Quand les marges s’évaporent dans le cloud : Amazon seul rescapé ?

Le dernier trimestre fiscal a vu s’affronter les titans du cloud dans une course frénétique à l’intelligence artificielle. Microsoft et Google affichent des croissances impressionnantes dans leurs divisions cloud : +26% pour Azure, +32% pour Google Cloud. De quoi faire de l’ombre à AWS, dont la croissance s’est « contentée » de 17%. Pourtant, à y regarder de plus près, la médaille brille différemment côté rentabilité.

Des croissances éclatantes… mais moins rentables

Chez Microsoft, le segment “Intelligent Cloud” – essentiellement Azure – a généré une marge opérationnelle de 40,6%, loin derrière les 57,4% de la division logiciels. Même constat chez Google : la publicité reste reine avec une marge de 40%, tandis que Google Cloud plafonne à 20,7%. Or, ce glissement du mix de revenus vers des activités cloud en forte croissance mais à marges plus faibles pourrait bien devenir une pente glissante pour les géants historiques du logiciel et de la publicité.

La pression ne va faire que s’intensifier : les services cloud dopés à l’IA nécessitent des investissements colossaux en infrastructure, donc en CAPEX, qui viendront lourdement peser sur les amortissements et la rentabilité. Autrement dit : plus ça croît, plus ça coûte. Et contrairement à ce qu’on pourrait croire, l’IA pourrait bien cannibaliser certaines lignes de revenus historiques : assistants dopés à GPT dans Office, réponses directes dans la recherche Google… Ce qui est censé défendre les châteaux pourrait saper leurs fondations.

Amazon, l’outsider bien positionné

Face à cette dynamique, Amazon joue une partition différente. AWS affiche une marge de 33%, très supérieure à celle du e-commerce maison, famélique à 6,6%. Surtout, cette activité ne menace pas les autres divisions du groupe — elle les complète. Entre 2017 et 2024, AWS est passé de 9,8% à 17% des revenus du groupe. Résultat : la marge opérationnelle globale d’Amazon a bondi de 2,3% à 10,7%. On doit certes cette embellie aussi à la publicité, mais l’effet AWS est indéniable.

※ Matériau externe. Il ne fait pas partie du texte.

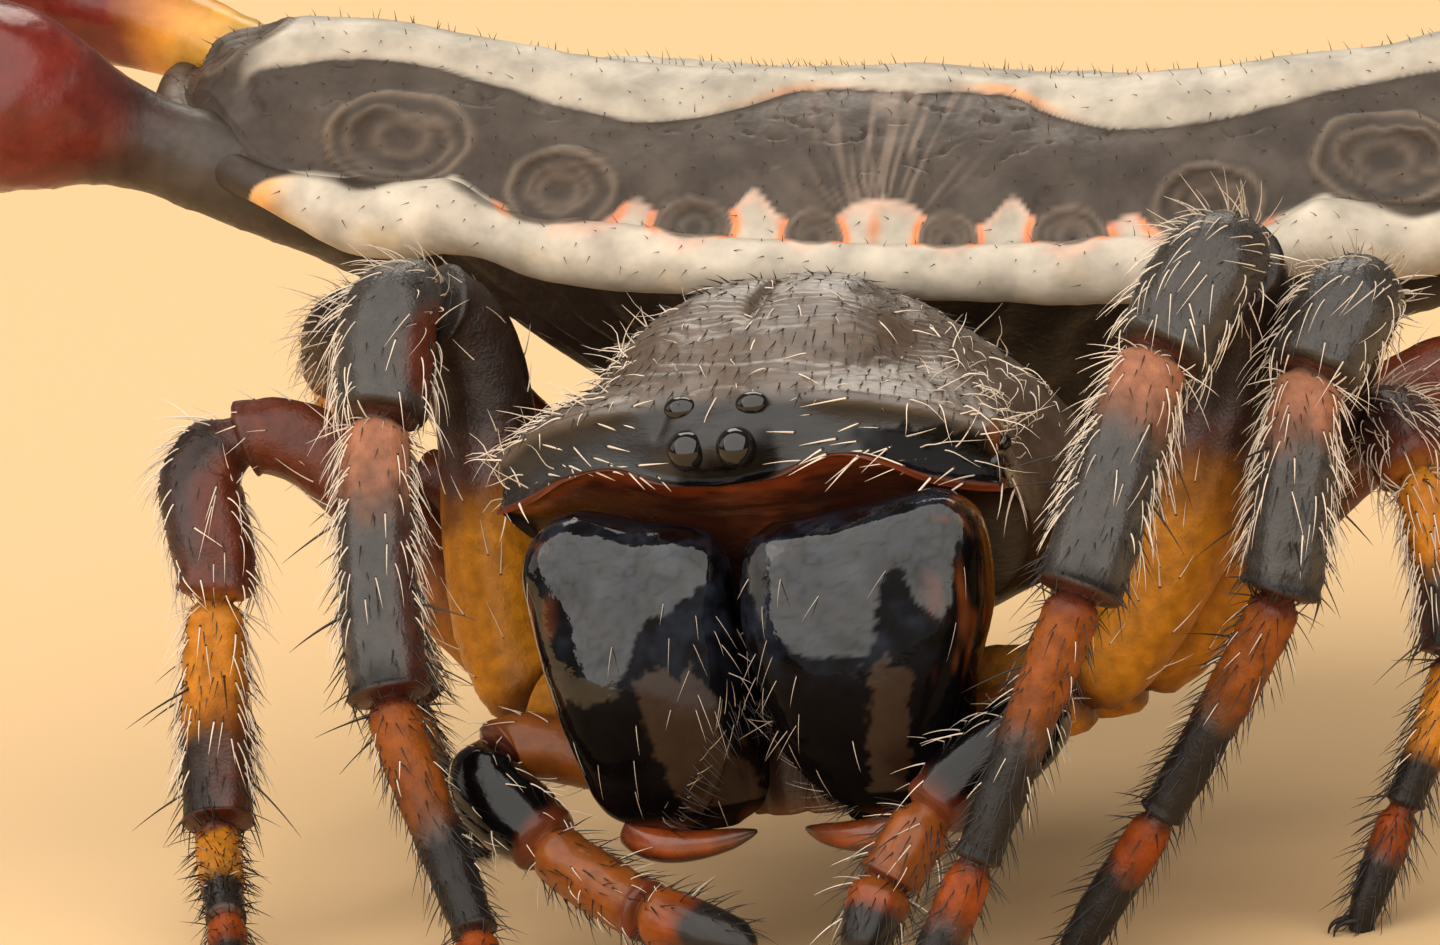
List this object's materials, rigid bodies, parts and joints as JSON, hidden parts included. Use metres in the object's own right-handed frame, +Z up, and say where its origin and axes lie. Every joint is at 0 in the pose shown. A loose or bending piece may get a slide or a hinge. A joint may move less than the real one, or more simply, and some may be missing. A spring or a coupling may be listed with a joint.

Ironiquement, plus Amazon se transforme en entreprise de services cloud (et d’annonces publicitaires), plus elle devient rentable. L’inverse de Google et Microsoft, qui risquent de voir leurs marges totales se tasser au fur et à mesure que leurs moteurs historiques s’essoufflent ou sont dilués par des activités moins lucratives.

Les marchés financiers regardent ailleurs

Si la performance d’AWS paraît terne face aux croissances de ses concurrents, elle cache un avenir potentiellement plus brillant. Un indicateur clé passé sous silence par beaucoup d’analystes : le carnet de commandes AWS a bondi de 25% ce trimestre. Autrement dit, les revenus à venir sont bien là — mais décalés dans le temps.

Et pendant que les investisseurs se ruent sur Microsoft, dopé par l’enthousiasme Copilot, ils semblent ignorer qu’une large part des bénéfices actuels de l’éditeur repose sur des produits à très forte marge… mais menacés de cannibalisation. Le marché, qui punit déjà Google pour ses incertitudes, reste pour l’instant aveugle face à ce risque chez Microsoft. À l’inverse, Amazon – qui a longtemps été perçu comme un bulldozer à faible marge – pourrait bien être celui qui optimise le mieux le passage à l’ère IA-cloud.

Conclusion : prudence dans l’enthousiasme

Pour les DSI, cette dynamique mérite attention. S’appuyer sur des acteurs dont les marges s’effritent sous la pression des investissements IA pourrait signifier une instabilité stratégique à moyen terme. À l’inverse, miser sur AWS pourrait s’avérer être un choix plus résilient, dans un contexte où performance économique et capacité d’innovation vont de pair.

Oui, Microsoft et Google sont aujourd’hui devant sur la croissance IA-cloud. Mais dans la course de fond des marges et de la soutenabilité, Amazon n’a pas dit son dernier mot.